- Available data -
※
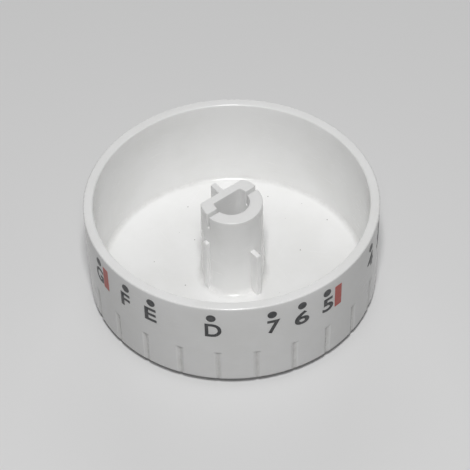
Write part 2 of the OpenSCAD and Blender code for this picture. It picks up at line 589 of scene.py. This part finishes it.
※
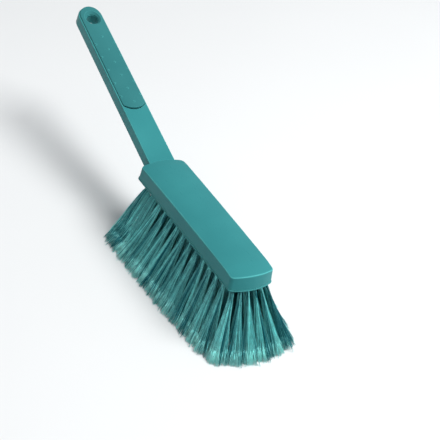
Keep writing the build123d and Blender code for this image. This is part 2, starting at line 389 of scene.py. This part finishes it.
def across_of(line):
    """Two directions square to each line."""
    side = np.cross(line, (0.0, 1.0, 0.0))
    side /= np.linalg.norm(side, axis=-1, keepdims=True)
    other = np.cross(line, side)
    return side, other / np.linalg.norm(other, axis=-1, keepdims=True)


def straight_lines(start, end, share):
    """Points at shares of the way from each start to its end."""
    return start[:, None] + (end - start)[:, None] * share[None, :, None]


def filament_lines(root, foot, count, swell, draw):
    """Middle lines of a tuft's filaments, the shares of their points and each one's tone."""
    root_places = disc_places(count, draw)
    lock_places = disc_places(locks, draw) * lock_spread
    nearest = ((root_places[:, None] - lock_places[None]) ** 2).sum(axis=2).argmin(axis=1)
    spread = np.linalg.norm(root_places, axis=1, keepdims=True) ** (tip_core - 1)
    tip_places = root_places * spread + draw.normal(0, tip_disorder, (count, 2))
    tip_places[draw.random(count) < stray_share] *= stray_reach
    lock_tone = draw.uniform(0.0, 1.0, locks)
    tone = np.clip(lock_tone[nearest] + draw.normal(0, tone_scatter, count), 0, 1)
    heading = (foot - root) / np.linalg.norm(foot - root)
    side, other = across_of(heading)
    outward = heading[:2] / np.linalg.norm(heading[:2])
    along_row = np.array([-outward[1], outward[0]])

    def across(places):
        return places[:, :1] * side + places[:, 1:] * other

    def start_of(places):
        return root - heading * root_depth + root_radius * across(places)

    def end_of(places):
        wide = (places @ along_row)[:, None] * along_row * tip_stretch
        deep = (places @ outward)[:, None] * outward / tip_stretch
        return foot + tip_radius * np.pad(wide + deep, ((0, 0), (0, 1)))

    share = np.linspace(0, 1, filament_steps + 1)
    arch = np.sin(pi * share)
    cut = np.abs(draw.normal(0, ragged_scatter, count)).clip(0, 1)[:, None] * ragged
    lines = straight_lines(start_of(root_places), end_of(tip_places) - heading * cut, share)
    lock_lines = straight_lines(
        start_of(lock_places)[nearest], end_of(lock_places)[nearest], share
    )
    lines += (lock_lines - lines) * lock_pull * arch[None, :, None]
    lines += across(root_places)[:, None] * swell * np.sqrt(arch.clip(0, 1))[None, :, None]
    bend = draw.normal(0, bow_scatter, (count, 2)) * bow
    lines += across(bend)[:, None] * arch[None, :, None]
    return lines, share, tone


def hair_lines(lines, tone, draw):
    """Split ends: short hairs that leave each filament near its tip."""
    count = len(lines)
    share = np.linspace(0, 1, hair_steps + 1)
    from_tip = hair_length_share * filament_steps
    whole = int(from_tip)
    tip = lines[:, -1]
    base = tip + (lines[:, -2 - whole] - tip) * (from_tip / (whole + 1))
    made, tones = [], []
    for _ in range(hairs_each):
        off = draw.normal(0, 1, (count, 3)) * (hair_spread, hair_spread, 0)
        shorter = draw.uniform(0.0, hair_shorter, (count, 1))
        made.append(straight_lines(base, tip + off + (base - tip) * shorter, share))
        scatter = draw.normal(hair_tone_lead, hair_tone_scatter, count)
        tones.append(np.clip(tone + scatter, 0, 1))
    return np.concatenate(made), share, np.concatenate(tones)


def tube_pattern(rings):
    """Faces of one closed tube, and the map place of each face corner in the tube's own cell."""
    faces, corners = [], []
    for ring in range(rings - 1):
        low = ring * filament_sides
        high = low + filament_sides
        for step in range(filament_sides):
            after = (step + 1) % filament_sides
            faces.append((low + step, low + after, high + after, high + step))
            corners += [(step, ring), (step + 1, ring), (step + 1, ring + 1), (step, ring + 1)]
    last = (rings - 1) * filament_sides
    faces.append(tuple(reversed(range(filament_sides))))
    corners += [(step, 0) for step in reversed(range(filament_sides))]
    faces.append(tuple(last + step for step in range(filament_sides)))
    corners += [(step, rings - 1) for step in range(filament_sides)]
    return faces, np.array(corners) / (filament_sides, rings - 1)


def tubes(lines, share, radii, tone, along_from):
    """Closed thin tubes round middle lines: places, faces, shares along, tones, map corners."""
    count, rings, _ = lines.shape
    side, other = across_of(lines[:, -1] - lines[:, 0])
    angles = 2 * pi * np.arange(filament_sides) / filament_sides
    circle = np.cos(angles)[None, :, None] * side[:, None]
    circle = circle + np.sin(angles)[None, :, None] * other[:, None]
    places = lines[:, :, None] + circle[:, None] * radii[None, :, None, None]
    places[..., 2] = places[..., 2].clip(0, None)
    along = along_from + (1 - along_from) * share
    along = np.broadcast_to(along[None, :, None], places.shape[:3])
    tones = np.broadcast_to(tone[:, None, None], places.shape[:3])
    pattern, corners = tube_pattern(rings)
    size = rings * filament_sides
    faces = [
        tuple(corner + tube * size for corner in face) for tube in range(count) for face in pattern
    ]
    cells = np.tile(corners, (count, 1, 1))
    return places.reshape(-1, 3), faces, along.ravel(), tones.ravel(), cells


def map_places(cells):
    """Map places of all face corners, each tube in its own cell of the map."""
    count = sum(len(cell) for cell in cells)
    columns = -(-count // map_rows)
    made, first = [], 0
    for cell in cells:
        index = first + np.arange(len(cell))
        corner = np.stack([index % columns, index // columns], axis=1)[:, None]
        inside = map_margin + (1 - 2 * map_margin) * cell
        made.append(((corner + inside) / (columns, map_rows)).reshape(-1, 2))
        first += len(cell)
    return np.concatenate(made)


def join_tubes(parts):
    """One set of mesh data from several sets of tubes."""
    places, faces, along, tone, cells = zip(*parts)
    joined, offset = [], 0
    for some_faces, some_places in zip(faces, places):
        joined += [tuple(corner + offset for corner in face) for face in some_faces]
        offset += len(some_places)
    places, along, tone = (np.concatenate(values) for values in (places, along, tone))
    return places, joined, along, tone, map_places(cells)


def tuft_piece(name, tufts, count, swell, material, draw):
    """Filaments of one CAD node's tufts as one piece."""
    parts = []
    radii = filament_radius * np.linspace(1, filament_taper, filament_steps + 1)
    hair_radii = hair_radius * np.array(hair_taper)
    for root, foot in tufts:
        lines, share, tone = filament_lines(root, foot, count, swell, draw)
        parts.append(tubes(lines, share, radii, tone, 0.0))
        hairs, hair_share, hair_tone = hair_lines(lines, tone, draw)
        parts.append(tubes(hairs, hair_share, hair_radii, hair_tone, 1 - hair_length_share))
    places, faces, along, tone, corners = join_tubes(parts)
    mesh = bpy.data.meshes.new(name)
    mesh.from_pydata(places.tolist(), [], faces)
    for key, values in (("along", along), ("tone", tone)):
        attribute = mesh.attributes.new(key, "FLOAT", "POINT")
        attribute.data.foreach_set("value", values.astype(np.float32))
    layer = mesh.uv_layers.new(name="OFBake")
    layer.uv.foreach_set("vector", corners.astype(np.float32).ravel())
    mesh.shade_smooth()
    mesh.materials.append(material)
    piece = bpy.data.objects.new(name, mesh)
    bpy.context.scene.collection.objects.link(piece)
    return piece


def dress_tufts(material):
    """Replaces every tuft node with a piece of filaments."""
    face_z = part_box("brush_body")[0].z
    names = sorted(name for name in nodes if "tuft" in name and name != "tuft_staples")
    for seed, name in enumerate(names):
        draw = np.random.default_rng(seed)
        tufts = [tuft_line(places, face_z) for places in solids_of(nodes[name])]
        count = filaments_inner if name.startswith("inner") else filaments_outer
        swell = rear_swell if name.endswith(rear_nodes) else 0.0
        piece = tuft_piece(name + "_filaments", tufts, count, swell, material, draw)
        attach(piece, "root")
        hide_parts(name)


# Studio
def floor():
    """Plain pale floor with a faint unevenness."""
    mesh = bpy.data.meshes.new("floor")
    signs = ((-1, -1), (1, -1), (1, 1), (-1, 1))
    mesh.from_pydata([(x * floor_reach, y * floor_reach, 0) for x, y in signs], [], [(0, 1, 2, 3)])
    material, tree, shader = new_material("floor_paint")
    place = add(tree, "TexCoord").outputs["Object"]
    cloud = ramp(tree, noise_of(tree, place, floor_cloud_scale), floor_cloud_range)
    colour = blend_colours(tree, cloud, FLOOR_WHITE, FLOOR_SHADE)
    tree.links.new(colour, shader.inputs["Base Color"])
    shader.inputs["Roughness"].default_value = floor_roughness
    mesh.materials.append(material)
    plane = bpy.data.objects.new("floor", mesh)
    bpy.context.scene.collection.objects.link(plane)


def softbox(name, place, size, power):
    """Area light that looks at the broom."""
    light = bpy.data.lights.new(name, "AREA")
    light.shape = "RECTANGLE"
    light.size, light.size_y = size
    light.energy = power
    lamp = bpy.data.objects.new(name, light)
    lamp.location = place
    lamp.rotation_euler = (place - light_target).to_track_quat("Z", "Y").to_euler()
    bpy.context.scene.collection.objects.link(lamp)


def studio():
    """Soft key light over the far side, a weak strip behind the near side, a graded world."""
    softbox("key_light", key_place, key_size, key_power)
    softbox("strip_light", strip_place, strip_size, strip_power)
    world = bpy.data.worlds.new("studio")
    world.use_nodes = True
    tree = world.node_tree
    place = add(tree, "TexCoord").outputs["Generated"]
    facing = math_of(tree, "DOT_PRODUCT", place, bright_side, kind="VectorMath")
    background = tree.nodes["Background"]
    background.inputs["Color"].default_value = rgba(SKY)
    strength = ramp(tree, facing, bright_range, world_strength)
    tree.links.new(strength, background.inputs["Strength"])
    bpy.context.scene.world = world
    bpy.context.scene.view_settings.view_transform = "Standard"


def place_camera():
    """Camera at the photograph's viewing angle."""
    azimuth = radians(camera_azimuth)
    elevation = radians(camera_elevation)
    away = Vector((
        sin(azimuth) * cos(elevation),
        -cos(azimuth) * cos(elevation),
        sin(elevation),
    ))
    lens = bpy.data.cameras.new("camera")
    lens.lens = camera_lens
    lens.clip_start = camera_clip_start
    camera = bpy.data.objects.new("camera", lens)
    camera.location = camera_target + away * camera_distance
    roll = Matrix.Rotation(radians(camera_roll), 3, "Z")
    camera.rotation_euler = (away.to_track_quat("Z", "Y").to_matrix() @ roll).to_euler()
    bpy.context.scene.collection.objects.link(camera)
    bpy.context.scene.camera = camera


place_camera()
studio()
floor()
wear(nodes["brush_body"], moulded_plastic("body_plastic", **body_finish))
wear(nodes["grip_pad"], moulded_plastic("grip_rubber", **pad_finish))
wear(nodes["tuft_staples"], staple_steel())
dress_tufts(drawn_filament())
※
- What you will do -
Check each line above for the word "code", and copy the lines where it appears.

- Result -
Write part 2 of the OpenSCAD and Blender code for this picture. It picks up at line 589 of scene.py. This part finishes it.
Keep writing the build123d and Blender code for this image. This is part 2, starting at line 389 of scene.py. This part finishes it.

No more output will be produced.